If you don't want a default of an hour, how about not using a default? i.e. if a user proxides a --max-run-time
, use it, otherwise pretend that it doesn't exist.
Cool, ok. Hopefully if I get some time this week, I can implement the resource usage conditional. It would certainly be helpful for our use case. Hopefully others will find it useful as well.
Would you want both features? IE. a certain time condtion, AND resource conditions based on time? Or would the resource conditions be enough to work for you?
I think that both features would be really useful. The overall problem, IMO, is that sometimes jobs do unexpected things: they use more resources than we wanted then to (which could cause cascading failures, depending on the number of resque workers you have running on a box), or they take longer than we wanted them to. For these cases, it is super-important that KEWatcher can kill these rogue processes fast.
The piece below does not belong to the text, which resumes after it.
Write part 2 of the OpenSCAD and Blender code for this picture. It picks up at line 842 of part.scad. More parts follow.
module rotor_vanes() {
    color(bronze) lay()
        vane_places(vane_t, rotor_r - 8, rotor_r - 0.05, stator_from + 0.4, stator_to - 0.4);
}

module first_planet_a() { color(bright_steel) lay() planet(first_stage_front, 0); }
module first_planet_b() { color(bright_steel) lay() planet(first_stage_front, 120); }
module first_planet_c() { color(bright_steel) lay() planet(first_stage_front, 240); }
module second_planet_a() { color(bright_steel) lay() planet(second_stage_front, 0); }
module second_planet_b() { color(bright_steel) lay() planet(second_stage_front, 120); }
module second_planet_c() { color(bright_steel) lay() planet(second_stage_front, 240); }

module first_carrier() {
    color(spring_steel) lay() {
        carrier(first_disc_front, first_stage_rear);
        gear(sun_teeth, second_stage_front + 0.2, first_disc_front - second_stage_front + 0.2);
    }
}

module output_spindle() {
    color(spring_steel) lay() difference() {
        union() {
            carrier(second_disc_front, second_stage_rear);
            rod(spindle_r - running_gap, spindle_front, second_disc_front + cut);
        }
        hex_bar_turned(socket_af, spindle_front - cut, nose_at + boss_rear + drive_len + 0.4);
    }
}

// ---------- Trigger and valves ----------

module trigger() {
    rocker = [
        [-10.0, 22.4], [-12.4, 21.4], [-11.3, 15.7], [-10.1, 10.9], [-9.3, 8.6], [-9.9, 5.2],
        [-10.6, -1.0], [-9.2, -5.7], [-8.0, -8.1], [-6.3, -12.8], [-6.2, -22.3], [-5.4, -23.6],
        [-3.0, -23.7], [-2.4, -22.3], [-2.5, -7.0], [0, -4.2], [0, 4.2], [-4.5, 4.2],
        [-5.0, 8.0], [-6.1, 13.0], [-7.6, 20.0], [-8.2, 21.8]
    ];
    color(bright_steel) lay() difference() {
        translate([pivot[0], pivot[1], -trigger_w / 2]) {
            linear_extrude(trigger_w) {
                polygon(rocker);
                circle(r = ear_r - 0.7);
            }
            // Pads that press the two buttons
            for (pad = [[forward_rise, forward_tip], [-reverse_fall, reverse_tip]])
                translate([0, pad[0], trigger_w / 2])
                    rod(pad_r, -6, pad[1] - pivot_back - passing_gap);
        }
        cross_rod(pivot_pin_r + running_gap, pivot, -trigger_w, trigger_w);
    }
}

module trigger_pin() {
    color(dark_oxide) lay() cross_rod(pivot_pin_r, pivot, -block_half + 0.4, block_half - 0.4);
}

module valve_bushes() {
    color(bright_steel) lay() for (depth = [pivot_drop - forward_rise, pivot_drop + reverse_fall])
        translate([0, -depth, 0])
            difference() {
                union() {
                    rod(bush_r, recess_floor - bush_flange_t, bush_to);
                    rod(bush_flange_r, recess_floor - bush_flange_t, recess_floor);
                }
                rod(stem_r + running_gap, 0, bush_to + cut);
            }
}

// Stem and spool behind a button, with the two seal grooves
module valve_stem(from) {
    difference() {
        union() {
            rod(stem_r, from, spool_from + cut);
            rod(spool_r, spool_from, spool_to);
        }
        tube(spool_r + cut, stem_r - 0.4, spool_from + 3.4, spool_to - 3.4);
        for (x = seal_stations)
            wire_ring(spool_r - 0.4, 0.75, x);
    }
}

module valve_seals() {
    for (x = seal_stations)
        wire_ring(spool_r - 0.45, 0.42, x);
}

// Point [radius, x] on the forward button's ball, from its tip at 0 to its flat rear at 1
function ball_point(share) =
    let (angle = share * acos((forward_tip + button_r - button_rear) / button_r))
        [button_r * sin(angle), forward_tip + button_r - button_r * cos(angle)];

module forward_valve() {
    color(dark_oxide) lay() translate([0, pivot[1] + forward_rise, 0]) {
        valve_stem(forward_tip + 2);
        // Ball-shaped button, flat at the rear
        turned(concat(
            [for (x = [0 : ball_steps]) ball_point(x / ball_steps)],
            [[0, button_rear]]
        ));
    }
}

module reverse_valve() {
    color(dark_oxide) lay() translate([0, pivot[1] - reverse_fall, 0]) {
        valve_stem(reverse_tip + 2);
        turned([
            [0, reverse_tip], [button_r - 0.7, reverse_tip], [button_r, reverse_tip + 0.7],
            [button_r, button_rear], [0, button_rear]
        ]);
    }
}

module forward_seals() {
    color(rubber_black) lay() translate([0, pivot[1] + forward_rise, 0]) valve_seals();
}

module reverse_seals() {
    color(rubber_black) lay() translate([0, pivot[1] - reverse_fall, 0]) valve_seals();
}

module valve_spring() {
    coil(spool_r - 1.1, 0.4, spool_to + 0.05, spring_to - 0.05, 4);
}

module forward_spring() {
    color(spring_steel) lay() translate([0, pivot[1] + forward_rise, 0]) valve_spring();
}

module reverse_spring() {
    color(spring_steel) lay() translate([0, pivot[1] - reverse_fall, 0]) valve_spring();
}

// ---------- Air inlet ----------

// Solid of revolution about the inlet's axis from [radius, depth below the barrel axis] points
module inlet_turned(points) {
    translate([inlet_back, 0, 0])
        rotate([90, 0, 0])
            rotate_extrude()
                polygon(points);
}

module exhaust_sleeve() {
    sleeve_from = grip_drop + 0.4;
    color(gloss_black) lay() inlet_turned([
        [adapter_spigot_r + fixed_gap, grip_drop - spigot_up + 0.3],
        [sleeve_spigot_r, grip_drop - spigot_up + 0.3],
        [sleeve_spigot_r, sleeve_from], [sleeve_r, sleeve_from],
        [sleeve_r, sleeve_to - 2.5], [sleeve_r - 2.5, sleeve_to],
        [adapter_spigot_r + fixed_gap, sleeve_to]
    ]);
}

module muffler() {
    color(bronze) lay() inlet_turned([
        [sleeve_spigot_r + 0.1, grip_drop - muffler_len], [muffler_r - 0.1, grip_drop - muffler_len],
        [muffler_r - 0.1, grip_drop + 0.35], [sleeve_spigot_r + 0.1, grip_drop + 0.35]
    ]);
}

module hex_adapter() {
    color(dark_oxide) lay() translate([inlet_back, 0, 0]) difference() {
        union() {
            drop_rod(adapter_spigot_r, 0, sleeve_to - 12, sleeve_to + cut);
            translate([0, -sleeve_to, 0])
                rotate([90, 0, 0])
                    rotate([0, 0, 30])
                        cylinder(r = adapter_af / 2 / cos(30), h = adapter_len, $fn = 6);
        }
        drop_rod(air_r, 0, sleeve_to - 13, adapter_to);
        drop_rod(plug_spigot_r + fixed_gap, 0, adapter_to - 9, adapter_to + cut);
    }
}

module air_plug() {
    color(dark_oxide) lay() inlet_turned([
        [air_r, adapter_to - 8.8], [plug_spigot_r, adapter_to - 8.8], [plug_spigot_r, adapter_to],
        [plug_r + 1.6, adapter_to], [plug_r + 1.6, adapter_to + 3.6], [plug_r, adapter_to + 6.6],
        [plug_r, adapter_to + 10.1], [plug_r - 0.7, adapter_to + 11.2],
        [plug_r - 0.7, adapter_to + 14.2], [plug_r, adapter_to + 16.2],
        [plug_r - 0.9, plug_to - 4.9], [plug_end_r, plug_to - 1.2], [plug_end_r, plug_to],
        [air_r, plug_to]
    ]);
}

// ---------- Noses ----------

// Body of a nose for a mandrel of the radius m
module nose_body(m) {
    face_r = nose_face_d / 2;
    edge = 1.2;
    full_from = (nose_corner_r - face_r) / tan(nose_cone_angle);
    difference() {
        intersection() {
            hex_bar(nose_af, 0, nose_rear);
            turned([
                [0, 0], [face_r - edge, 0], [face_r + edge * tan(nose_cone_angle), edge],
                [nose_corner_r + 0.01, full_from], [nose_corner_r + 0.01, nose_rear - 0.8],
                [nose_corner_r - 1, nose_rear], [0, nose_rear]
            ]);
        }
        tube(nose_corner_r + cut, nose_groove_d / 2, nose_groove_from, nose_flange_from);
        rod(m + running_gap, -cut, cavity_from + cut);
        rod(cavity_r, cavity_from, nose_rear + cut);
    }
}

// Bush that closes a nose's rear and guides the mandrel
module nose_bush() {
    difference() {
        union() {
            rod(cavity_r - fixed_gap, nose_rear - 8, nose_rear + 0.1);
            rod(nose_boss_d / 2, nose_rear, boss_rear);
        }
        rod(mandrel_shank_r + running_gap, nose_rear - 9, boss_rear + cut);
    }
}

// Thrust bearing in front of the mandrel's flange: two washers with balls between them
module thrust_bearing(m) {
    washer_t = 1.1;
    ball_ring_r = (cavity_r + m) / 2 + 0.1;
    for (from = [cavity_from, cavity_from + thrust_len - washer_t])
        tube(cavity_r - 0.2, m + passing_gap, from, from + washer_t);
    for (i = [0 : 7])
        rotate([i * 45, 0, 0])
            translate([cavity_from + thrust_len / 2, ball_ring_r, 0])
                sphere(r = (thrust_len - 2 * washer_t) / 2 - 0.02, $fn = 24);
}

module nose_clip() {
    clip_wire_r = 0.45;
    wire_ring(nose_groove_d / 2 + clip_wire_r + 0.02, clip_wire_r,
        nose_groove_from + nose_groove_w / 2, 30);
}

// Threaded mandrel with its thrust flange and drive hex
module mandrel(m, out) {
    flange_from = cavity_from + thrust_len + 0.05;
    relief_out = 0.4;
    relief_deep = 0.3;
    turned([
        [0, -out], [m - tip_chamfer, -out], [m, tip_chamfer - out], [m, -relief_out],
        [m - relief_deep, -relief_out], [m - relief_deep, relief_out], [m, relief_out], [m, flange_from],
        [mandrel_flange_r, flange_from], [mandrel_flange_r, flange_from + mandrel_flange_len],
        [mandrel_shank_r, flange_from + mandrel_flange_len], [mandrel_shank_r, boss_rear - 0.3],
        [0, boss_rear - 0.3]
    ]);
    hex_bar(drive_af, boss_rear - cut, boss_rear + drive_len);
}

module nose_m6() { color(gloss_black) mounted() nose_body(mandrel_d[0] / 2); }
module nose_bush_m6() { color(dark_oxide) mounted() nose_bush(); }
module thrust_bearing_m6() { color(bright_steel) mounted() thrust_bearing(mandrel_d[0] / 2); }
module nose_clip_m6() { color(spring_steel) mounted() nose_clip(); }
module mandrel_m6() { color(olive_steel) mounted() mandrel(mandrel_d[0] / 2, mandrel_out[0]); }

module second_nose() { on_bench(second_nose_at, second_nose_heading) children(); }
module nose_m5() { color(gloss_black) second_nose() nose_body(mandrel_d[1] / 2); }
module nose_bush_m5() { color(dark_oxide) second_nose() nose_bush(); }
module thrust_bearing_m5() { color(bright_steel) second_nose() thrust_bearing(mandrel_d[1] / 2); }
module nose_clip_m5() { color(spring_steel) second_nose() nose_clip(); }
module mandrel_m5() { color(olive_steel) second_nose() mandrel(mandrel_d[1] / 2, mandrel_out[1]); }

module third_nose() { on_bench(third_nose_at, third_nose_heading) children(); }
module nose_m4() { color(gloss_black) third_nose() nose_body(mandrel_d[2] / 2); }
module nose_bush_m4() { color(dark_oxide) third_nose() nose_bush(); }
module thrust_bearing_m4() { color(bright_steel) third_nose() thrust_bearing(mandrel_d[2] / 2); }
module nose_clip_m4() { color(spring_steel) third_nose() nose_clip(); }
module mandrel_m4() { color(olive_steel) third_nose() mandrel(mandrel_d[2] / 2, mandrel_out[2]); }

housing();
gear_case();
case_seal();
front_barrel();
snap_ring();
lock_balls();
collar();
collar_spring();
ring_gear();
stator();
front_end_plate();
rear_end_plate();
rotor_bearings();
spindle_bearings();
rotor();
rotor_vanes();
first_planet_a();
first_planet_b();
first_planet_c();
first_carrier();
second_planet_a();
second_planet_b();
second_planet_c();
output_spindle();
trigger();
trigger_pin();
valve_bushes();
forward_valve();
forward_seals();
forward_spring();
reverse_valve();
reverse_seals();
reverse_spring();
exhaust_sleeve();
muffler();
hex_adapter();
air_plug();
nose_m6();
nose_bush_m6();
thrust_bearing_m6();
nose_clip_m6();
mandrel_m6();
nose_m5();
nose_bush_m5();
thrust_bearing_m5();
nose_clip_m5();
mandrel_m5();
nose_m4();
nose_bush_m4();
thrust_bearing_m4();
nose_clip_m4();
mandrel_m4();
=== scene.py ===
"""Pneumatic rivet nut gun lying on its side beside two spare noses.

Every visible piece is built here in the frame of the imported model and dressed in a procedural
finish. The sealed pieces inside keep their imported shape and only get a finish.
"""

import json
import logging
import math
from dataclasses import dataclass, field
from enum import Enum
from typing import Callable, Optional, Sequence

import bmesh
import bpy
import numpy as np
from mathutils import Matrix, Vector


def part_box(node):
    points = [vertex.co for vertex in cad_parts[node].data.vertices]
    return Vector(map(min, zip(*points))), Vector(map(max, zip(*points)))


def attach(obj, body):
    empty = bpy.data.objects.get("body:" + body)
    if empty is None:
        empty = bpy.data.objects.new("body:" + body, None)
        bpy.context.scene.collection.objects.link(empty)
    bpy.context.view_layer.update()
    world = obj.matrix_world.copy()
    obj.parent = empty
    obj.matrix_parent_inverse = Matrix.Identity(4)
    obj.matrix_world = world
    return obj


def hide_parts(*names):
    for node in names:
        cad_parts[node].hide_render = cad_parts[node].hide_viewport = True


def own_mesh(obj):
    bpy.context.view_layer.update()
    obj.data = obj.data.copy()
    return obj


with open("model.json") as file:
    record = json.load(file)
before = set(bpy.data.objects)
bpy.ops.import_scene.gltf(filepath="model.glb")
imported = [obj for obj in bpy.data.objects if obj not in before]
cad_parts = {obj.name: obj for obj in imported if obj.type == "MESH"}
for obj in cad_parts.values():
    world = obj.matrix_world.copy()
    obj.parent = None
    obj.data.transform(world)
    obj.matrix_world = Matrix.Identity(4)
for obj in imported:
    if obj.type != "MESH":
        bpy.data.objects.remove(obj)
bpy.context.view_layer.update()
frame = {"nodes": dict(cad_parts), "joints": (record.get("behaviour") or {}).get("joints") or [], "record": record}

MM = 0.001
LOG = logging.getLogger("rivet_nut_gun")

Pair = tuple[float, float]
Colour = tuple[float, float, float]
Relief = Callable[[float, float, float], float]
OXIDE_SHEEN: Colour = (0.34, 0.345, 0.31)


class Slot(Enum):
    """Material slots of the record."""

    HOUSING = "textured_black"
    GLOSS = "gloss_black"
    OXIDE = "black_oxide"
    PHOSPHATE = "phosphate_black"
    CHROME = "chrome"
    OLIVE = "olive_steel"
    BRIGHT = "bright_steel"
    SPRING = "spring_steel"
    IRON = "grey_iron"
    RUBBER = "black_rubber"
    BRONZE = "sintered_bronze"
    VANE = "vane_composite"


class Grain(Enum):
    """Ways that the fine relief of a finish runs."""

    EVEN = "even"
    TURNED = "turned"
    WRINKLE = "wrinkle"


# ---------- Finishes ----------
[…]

I've changed how we implement this in our branch of resque-sliders: https://github.com/seomoz/resque-sliders/commit/c71ac67c84160597fafd30e939346310ff978a5d
Basically, we just find all the child processes of the Resque Workers, and if they've been running for longer than X, kill them. (The last commit I showed you actually killed the parent Resque workers, not their children. That was not good.)
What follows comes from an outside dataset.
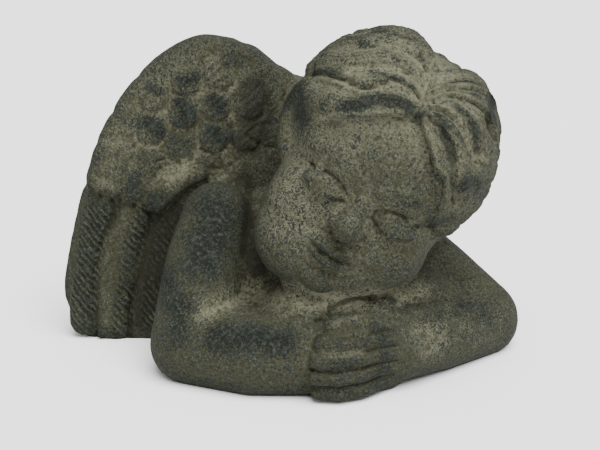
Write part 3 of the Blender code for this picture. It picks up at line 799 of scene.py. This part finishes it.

This could likely be expanded to look out for resource consumption as well (e.g. ps -A -o pid,%cpu,%mem,command | grep...
instead of ps -A -o pid,command | grep...
).
Anyway, food for thought. I know you'd rather have the @max_running_time be optional, not defaulted, like I do (which is why I'm not making a PR out of this).
This is great. Thanks!
I am going on vacation here in bit, and won't have to look over this and merge it in until next week.
@davidann what you have is great, I'd love to incorporate the changes. If you wanted me to merge in that feature, please create a feature branch off my current master branch.
Although it looks like your kill_long_running_processes!
is in the main active event loop, and isn't throttled, so its running every interval
seconds, which is basically hard-coded to 0.1
. This is most likely causing unneeded ps
lookups.
You should probably throttle it to each tick
seconds, or at least somewhere between that and a 1 second interval.